En 2018, une annonce secoue l’industrie musicale : le hip-hop dépasse officiellement le rock comme le genre le plus consommé aux États-Unis, selon Nielsen Music (via une étude sur le streaming, les ventes physiques et les radios). Ce basculement reflète bien plus qu’une mode : c’est la confirmation que le hip-hop est désormais l’axe central de la culture populaire.
Dans la décennie 2010, des artistes comme Kendrick Lamar, Drake et J. Cole combinent des flows techniques à des productions léchées et des textes introspectifs.
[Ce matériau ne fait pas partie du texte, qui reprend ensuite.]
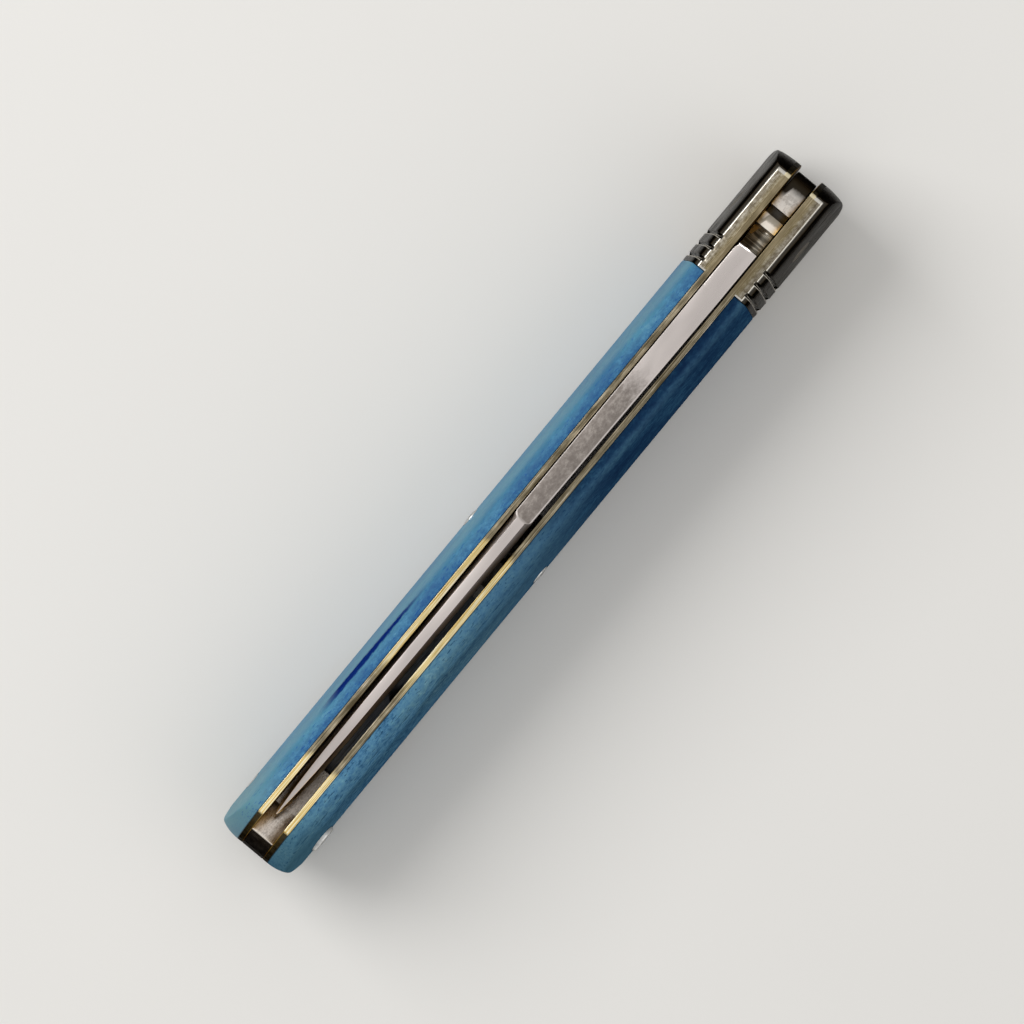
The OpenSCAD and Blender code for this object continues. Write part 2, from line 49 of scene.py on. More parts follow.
MM = 0.001
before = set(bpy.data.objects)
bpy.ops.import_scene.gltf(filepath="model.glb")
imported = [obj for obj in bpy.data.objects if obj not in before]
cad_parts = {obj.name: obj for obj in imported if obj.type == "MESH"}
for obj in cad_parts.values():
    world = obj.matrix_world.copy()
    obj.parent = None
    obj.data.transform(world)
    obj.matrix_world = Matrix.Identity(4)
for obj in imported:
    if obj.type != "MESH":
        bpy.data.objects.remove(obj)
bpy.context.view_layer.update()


def ends(node, axis):
    """Lowest and highest place of a CAD node along x, y or z, in millimetres."""
    low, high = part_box(node)
    return low["xyz".index(axis)] / MM, high["xyz".index(axis)] / MM


# Places that the pieces share, taken from the frame
BUTT_X, NOSE_X = ends("left_liner", "x")
LINER_IN, LINER_OUT = ends("left_liner", "y")
HANDLE_H = ends("left_liner", "z")[1]
COVER_OUT = ends("left_scale", "y")[1]
SCALE_END = ends("left_scale", "x")[1]
JOINT_X = ends("left_bolster", "x")[0]
PIVOT_X = sum(ends("pivot_pin", "x")) / 2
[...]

Quant à Kendrick, il devient en 2018 le premier rappeur à recevoir le prix Pulitzer pour son album « DAMN. ». Un exploit qui illustre à quel point le hip-hop est respecté en tant que forme artistique majeure.
Quarante ans après ses débuts dans le Bronx, le hip-hop continue de repousser les limites. Du graffiti sur les trains de New York aux scènes géantes des plus grands festivals mondiaux, cette culture a prouvé qu’elle était un mouvement dynamique, en constante évolution.
Et si l’on devait retenir une leçon de cette histoire ? C’est que le hip-hop, bien qu’élevé par le succès, reste fidèle à sa mission originelle : être la voix des exclus, un canal d’expression brute et sincère, et un terrain de créativité sans limite.